PaulWBryant: Assuming “Software Revenue” ~ “Non-portable Software,” we can say that it is down sequentially by 42 million dollars, while if “Subscription” + “Prof Serv” (134m) is basically “Support & Serv” (79m), it’s up $55m. The $13m difference, minus the 3m less revenue on Hardware, is why TOTAL revenue was up just 9 or 10 million, or roughly 3% sequentially.
After reading the earnings call transcript I interpret the numbers differently. I don’t entirely disagree with your position, but I do want to add a bit of perspective.
Duston Williams on Financial Highlights:
We stated that we would begin a phased-in approach that will transition our non-portable software sales to recurring subscription licensing model. We further stated that this would replace today’s licensing structure, which is based on the life of device giving customers greater choice and flexibility around their software procurement strategies and provide portability of the software.
We also discussed that we would implement this change beginning in Q2 2019 and ramping through the second half of fiscal year. I’m pleased to announce that we had a bit of an early start with this transition and in Q1, we transacted over 110 customers on this new licensing methodology. These transactions included enterprise, commercial and SMB customers, new and existing customers, as well as a good mix of customers from all geographies.
(bold added by me)
Nutanix is in the process of transitioning from a legacy software sales model based on one-time sales with upgrades to a subscription based SaaS model. The way I read it, this means we cannot look at “non-portable software” and “Subscriptions” as different entities because there is too much overlap. The company is not loosing the “non-portable software sales” and it is not selling subscriptions instead of non-portable software sales. Nutanix is in a transition phase and is selling both non-portable software and subscriptions.
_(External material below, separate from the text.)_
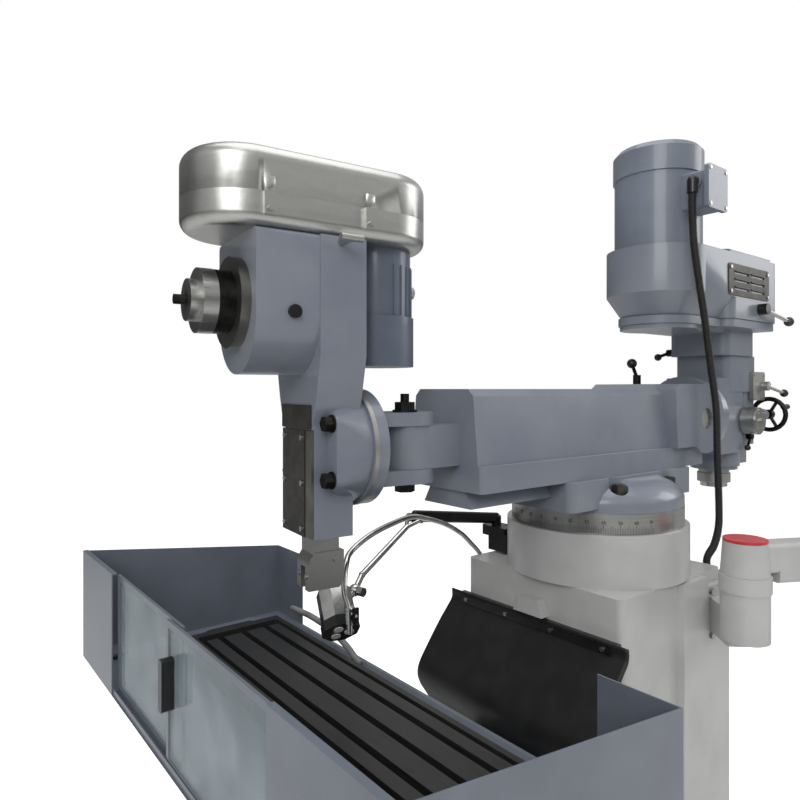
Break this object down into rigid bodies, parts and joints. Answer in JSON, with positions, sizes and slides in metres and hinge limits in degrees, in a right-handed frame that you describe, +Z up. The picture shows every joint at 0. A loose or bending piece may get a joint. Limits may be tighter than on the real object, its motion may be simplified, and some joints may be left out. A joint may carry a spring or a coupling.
{
  "type": "universal milling machine",
  "caption": "Knee milling machine whose swivelling ram carries a slotting head in front and a vertical milling head at the rear, with guarded table, pendant and lamp",
  "frame": {"origin": "on the floor under the axis of the turret", "axes": "+Z up, -Y toward the operator at the front of the table, +X to that operator's right"},
  "size_m": [1.6018, 1.965, 2.296],
  "materials": {
    "grey_paint": "gloss",
    "column_paint": "gloss",
    "light_paint": "gloss",
    "dark_paint": "satin",
    "cast_table": "ground",
    "steel": "brushed",
    "bright_steel": "polished",
    "dark_steel": "satin",
    "light_alloy": "satin",
    "light_alloy_dark": "satin",
    "black_rubber": "matt",
    "black_plastic": "satin",
    "clear_panel": "gloss",
    "green_plastic": "gloss",
    "red_plastic": "gloss"
  },
  "bodies": {
    "column": {"base_plinth": "grey_paint", "column_casting": "column_paint", "apron_strip": "dark_paint", "apron_sheet": "black_rubber", "electrical_cabinet": "light_paint", "pendant_bracket": "light_paint", "lamp_bracket": "black_plastic", "coolant_pipe": "bright_steel", "motor_cable": "black_rubber"},
    "knee": {"knee_casting": "grey_paint", "elevating_screw": "steel"},
    "knee_crank": {"knee_crank": "light_alloy_dark"},
    "saddle": {"saddle_casting": "grey_paint"},
    "cross_handwheel": {"cross_handwheel": "light_alloy"},
    "table": {"table": "cast_table", "splash_guard": "dark_paint", "drain_hose": "black_rubber"},
    "door_left": {"door_left": "clear_panel"},
    "door_right": {"door_right": "clear_panel"},
    "table_handwheels": {"table_handwheels": "light_alloy"},
    "turret": {"turret_casting": "grey_paint", "dial_ring": "steel", "turret_bolts": "dark_steel"},
    "ram_handle": {"ram_handle": "light_alloy_dark"},
    "ram": {"ram_casting": "grey_paint", "clevis_bolt": "steel"},
    "lock_lever": {"lock_lever": "dark_steel"},
    "adapter": {"head_adapter": "grey_paint"},
    "head": {"head_casting": "grey_paint", "gear_housing": "grey_paint", "belt_housing": "grey_paint", "vent_plate": "dark_steel", "motor_body": "light_paint", "terminal_box": "light_paint", "feed_plate": "steel", "spring_drum": "steel"},
    "quill": {"quill": "steel"},
    "spindle": {"spindle": "bright_steel"},
    "fine_feed_wheel": {"fine_feed_wheel": "light_alloy_dark"},
    "quill_lever": {"quill_lever": "light_alloy_dark"},
    "feed_selector": {"feed_selector": "dark_steel"},
    "brake_lever": {"brake_lever": "dark_steel"},
    "belt_crank": {"belt_crank": "steel"},
    "trip_lever": {"trip_lever": "dark_steel"},
    "slotter_adapter": {"slotter_adapter": "grey_paint"},
    "slotter": {"slotter_frame": "grey_paint", "slide_cover": "dark_steel", "belt_cover_bottom": "bright_steel", "belt_cover_top": "bright_steel", "slotter_motor": "light_paint", "slotter_bolts": "dark_steel"},
    "crank_dial": {"crank_dial": "steel"},
    "slotter_ram": {"slotter_ram": "steel"},
    "lamp_arm": {"lamp_arm": "black_plastic"},
    "lamp_rod": {"lamp_rod": "light_alloy"},
    "lamp_head": {"lamp_head": "light_alloy_dark"},
    "pendant_arm": {"pendant_arm": "light_paint"},
    "control_box": {"control_box": "light_paint"},
    "start_button": {"start_button": "green_plastic"},
    "stop_button": {"stop_button": "red_plastic"}
  },
  "joints": [
    {"name": "knee_lift", "type": "slide", "parent": "column", "child": "knee", "axis": [0, 0, 1], "range_m": [-0.3, 0.08], "deforming": ["apron_sheet"]},
    {"name": "knee_crank_turn", "type": "hinge", "parent": "knee", "child": "knee_crank", "pos_m": [-0.167, -0.9, 0.64], "axis": [1, 0, 0], "range_deg": [-8504.44, 2268.22]},
    {"name": "saddle_cross", "type": "slide", "parent": "knee", "child": "saddle", "axis": [0, 1, 0], "range_m": [-0.12, 0.1]},
    {"name": "cross_wheel_turn", "type": "hinge", "parent": "knee", "child": "cross_handwheel", "pos_m": [0, -1.078, 0.76], "axis": [0, 1, 0], "range_deg": [-8640.5, 7200.5]},
    {"name": "table_feed", "type": "slide", "parent": "saddle", "child": "table", "axis": [1, 0, 0], "range_m": [-0.18, 0.38]},
    {"name": "table_wheels_turn", "type": "hinge", "parent": "table", "child": "table_handwheels", "pos_m": [-0.147, -0.66, 0.872], "axis": [1, 0, 0], "range_deg": [-12960.5, 27360.5]},
    {"name": "door_left_slide", "type": "slide", "parent": "table", "child": "door_left", "axis": [1, 0, 0], "range_m": [0, 0.33]},
    {"name": "door_right_slide", "type": "slide", "parent": "table", "child": "door_right", "axis": [1, 0, 0], "range_m": [-0.33, 0]},
    {"name": "turret_swivel", "type": "hinge", "parent": "column", "child": "turret", "pos_m": [0, 0, 1.34], "axis": [0, 0, 1], "range_deg": [-90, 90], "deforming": ["motor_cable"]},
    {"name": "ram_slide", "type": "slide", "parent": "turret", "child": "ram", "axis": [0, 1, 0], "range_m": [-0.1, 0.3], "deforming": ["motor_cable"]},
    {"name": "ram_handle_turn", "type": "hinge", "parent": "turret", "child": "ram_handle", "pos_m": [-0.245, 0.04, 1.3917], "axis": [1, 0, 0], "range_deg": [-360.5, 1080.5]},
    {"name": "lock_lever_turn", "type": "hinge", "parent": "ram", "child": "lock_lever", "pos_m": [-0.09, 0.332, 1.67], "axis": [0, 0, 1], "range_deg": [-45, 45]},
    {"name": "head_nod", "type": "hinge", "parent": "ram", "child": "adapter", "pos_m": [0, 0.32, 1.561], "axis": [-1, 0, 0], "range_deg": [-15, 45], "deforming": ["motor_cable"]},
    {"name": "head_tilt", "type": "hinge", "parent": "adapter", "child": "head", "pos_m": [0, 0.459, 1.561], "axis": [0, 1, 0], "range_deg": [-90, 90], "deforming": ["motor_cable"]},
    {"name": "quill_feed", "type": "slide", "parent": "head", "child": "quill", "axis": [0, 0, 1], "range_m": [-0.127, 0]},
    {"name": "quill_lever_turn", "type": "hinge", "parent": "head", "child": "quill_lever", "pos_m": [-0.116, 0.65, 1.541], "axis": [1, 0, 0], "range_deg": [-291.56, 0.5]},
    {"name": "spindle_turn", "type": "hinge", "parent": "quill", "child": "spindle", "pos_m": [0, 0.61, 1.45], "axis": [0, 0, 1], "continuous": true},
    {"name": "fine_feed_turn", "type": "hinge", "parent": "head", "child": "fine_feed_wheel", "pos_m": [0.095, 0.771, 1.561], "axis": [0, 1, 0], "continuous": true},
    {"name": "feed_selector_turn", "type": "hinge", "parent": "head", "child": "feed_selector", "pos_m": [0.104, 0.725, 1.649], "axis": [1, 0, 0], "range_deg": [-10, 25]},
    {"name": "brake_lever_turn", "type": "hinge", "parent": "head", "child": "brake_lever", "pos_m": [-0.101, 0.54, 1.753], "axis": [1, 0, 0], "range_deg": [-25, 25]},
    {"name": "belt_crank_turn", "type": "hinge", "parent": "head", "child": "belt_crank", "pos_m": [0.15, 0.605, 1.872], "axis": [1, 0, 0], "range_deg": [-30, 30]},
    {"name": "trip_lever_turn", "type": "hinge", "parent": "head", "child": "trip_lever", "pos_m": [0.086, 0.661, 1.497], "axis": [1, 0, 0], "range_deg": [-25, 25]},
    {"name": "slotter_swing", "type": "hinge", "parent": "ram", "child": "slotter_adapter", "pos_m": [0, -0.612, 1.535], "axis": [0, 0, 1], "range_deg": [-24, 36]},
    {"name": "slotter_tilt", "type": "hinge", "parent": "slotter_adapter", "child": "slotter", "pos_m": [0, -0.612, 1.535], "axis": [-0.1045, -0.9945, 0], "range_deg": [-90, 90]},
    {"name": "crank_dial_turn", "type": "hinge", "parent": "slotter", "child": "crank_dial", "pos_m": [0, -0.612, 1.782], "axis": [-0.1045, -0.9945, 0], "continuous": true},
    {"name": "slotter_stroke", "type": "slide", "parent": "slotter", "child": "slotter_ram", "axis": [0, 0, 1], "range_m": [-0.1, 0]},
    {"name": "lamp_arm_swing", "type": "hinge", "parent": "column", "child": "lamp_arm", "pos_m": [-0.262, -0.08, 1.28], "axis": [0, 0, 1], "range_deg": [-35, 0]},
    {"name": "lamp_rod_lift", "type": "hinge", "parent": "lamp_arm", "child": "lamp_rod", "pos_m": [-0.287, -0.35, 1.314], "axis": [-0.9722, -0.2343, 0], "range_deg": [-10, 10]},
    {"name": "lamp_head_tilt", "type": "hinge", "parent": "lamp_rod", "child": "lamp_head", "pos_m": [-0.225, -0.575, 1.19], "axis": [-0.9722, -0.2343, 0], "range_deg": [-30, 30]},
    {"name": "pendant_swing", "type": "hinge", "parent": "column", "child": "pendant_arm", "pos_m": [0.33, 0.075, 1.27], "axis": [0, 0, 1], "range_deg": [-25, 60]},
    {"name": "box_swivel", "type": "hinge", "parent": "pendant_arm", "child": "control_box", "pos_m": [0.59031, 0.57082, 1], "axis": [0, 0, 1], "range_deg": [-90, 90]},
    {"name": "start_press", "type": "slide", "parent": "control_box", "child": "start_button", "axis": [0, 1, 0], "range_m": [0, 0.004], "stiffness_N_per_m": 400},
    {"name": "stop_press", "type": "slide", "parent": "control_box", "child": "stop_button", "axis": [0, 1, 0], "range_m": [0, 0.004], "stiffness_N_per_m": 400}
  ],
  "couplings": [
    {"joint": "knee_crank_turn", "follows": "knee_lift", "rad_per_m": 494.74},
    {"joint": "cross_wheel_turn", "follows": "saddle_cross", "rad_per_m": 1256.6},
    {"joint": "table_wheels_turn", "follows": "table_feed", "rad_per_m": 1256.6},
    {"joint": "ram_handle_turn", "follows": "ram_slide", "rad_per_m": 62.832},
    {"joint": "quill_lever_turn", "follows": "quill_feed", "rad_per_m": 40}
  ]
}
Realistically, this means the only apples to apples comparison we have available at the moment is to simply exclude hardware. This type of comparison is a bit more valid than it might seem at first glance as Nutanix averages a 90% customer retention rate. The customers have already effectively been subscribing to Nutanix, except without the benefits of a SaaS model which has proven so successful for both company and customer in recent years.
Here is Duston Williams talking about the transition to subscription revenue.
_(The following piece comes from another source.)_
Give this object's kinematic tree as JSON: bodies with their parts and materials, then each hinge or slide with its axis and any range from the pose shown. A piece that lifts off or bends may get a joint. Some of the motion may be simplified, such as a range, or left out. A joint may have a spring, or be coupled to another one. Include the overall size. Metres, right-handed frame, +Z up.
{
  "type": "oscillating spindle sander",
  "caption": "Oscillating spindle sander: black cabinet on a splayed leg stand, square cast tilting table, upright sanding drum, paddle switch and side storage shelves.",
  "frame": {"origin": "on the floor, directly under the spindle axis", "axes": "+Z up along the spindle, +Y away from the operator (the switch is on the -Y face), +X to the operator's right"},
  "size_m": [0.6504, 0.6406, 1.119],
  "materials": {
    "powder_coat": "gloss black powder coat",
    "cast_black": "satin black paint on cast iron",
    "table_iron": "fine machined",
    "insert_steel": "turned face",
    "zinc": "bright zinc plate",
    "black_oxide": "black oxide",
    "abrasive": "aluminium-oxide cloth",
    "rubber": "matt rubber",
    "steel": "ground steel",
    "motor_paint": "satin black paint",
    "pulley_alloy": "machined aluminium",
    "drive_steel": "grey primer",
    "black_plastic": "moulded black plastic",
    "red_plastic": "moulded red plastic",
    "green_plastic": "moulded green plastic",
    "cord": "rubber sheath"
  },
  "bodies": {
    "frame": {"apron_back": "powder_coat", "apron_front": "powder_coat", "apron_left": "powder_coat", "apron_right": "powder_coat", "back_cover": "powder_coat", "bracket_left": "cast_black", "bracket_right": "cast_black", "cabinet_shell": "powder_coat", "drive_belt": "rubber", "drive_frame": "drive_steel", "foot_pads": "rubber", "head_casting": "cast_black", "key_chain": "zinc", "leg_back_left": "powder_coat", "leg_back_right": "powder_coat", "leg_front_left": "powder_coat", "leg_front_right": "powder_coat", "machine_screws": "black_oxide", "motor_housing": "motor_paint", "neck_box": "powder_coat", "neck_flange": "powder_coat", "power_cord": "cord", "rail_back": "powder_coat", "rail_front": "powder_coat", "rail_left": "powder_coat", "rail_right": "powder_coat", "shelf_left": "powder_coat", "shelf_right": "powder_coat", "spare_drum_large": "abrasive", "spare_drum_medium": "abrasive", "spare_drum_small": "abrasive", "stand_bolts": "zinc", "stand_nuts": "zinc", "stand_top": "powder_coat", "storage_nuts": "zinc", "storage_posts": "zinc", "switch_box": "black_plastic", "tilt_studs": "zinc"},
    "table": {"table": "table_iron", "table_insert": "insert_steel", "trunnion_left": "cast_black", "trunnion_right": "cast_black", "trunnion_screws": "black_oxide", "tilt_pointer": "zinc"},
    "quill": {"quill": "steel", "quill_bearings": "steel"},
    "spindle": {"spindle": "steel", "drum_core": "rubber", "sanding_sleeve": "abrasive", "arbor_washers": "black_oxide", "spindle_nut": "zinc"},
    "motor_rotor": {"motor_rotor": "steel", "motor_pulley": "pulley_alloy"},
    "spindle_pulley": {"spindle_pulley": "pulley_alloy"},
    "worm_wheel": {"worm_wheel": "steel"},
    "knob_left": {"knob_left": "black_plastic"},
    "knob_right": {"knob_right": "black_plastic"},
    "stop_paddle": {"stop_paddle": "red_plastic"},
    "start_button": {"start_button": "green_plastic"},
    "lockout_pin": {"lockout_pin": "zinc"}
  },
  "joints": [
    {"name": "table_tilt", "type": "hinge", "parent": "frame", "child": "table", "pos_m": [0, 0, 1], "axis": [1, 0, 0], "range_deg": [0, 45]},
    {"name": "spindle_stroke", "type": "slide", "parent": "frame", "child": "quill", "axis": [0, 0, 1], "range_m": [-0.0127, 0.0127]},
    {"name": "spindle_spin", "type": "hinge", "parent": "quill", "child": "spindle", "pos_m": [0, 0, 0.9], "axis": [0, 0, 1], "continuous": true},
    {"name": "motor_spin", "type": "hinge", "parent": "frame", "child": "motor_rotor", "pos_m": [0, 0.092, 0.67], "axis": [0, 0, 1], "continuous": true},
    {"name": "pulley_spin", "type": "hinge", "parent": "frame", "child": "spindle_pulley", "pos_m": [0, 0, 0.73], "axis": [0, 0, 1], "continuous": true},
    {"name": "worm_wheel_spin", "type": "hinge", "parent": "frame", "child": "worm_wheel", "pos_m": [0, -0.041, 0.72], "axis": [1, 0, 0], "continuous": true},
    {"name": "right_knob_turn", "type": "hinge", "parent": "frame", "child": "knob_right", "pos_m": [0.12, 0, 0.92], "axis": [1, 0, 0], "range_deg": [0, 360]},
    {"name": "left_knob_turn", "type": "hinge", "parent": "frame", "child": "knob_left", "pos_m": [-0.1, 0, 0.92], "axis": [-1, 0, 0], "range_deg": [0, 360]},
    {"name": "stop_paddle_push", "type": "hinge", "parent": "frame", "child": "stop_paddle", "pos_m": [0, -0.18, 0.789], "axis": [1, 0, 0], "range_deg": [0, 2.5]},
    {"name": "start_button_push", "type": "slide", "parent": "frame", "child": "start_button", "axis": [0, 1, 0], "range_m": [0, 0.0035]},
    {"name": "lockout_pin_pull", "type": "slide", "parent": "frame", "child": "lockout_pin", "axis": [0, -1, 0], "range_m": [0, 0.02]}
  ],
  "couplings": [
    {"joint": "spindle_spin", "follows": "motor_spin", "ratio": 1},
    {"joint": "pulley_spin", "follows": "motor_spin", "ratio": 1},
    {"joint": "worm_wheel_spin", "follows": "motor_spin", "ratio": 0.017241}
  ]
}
In FY 2017, our subscription business accounted for 31% of our billings, in FY 2018 our subscription business accounted for 41% of billings and in Q1 2019, the subscription business accounted for 51% of billings. In Q1 alone, our new term-based licensing accounted for over $20 million in bookings. We believe that in the next four to six quarters, our recurring subscription business will reach 70% to 75% of total billings. And by FY 2021, we expect a large majority of the business should be recurring in nature, either on-prem or cloud-based.
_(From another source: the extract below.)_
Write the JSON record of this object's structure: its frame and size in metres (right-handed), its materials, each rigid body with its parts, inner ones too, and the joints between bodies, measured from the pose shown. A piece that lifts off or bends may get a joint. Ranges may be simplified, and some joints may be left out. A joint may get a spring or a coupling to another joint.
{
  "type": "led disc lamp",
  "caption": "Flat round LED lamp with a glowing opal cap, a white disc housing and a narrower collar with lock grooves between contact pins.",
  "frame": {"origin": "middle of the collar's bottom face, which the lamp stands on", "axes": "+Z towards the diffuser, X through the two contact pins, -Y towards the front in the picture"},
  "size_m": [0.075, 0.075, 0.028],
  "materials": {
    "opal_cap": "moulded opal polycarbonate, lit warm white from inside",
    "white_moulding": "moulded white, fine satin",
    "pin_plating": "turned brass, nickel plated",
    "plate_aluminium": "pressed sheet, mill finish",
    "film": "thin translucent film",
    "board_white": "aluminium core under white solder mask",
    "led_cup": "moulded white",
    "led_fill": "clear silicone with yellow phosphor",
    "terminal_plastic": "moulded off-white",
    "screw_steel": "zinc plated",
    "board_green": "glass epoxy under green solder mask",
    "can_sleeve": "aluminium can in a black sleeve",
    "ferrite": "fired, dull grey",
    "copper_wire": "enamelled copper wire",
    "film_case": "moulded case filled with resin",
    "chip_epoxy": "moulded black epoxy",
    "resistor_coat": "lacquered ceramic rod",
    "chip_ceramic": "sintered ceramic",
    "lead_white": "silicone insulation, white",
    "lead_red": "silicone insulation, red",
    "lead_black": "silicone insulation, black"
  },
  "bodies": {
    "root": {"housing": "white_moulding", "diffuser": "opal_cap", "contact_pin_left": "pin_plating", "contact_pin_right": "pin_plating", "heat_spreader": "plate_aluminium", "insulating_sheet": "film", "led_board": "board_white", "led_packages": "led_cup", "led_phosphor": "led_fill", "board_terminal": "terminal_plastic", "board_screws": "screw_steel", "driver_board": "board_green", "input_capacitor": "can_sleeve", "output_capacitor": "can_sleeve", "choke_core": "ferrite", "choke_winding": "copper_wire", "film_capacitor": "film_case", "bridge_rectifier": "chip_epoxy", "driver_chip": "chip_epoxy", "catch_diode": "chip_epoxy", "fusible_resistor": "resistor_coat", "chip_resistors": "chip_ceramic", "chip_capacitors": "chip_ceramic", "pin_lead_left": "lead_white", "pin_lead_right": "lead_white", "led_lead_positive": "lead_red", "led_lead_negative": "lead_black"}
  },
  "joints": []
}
In our view, this continued shift to recurring subscription business model combined with retention rates averaging 90% and an average contract duration period of 3.6 years demonstrates increased visibility and predictability into our model as the company moves away from life of device licenses.
Based on this, an accurate view of sequential software sales:
Q4 2018 Revenue (no hardware): $268M
Q1 2019 Revenue (no hardware): $280M
Sequential Revenue Gain, excluding hardware: 4.5%
What is unquestionably misleading is this statement at the top of the press release:
Subscription Revenue Up 104% YoY to $127 Million
While this number is accurate, it is also entirely meaningless as a metric for investing in the company because of the deliberate transition to a subscription model. The interesting number is buried further down in the financial highlights for the quarter:
Software and Support Revenue: $280.7 million, growing 44% year-over-year from $194.7 million in the first quarter of fiscal 2018
One data points worth noting: Software and Support Revenue growth may be slowing, down from 49% YoY growth in Q4 2018. It is too early to tell for certain.
Also, in the Q&A it was noted that SaaS is only a small portion of subscription revenue, though it will be growing.
Overall, I am holding onto my shares for now. I still see NTNX as a good value, though I am uncertain at the moment if its growth prospects can match up to other companies I am invested in.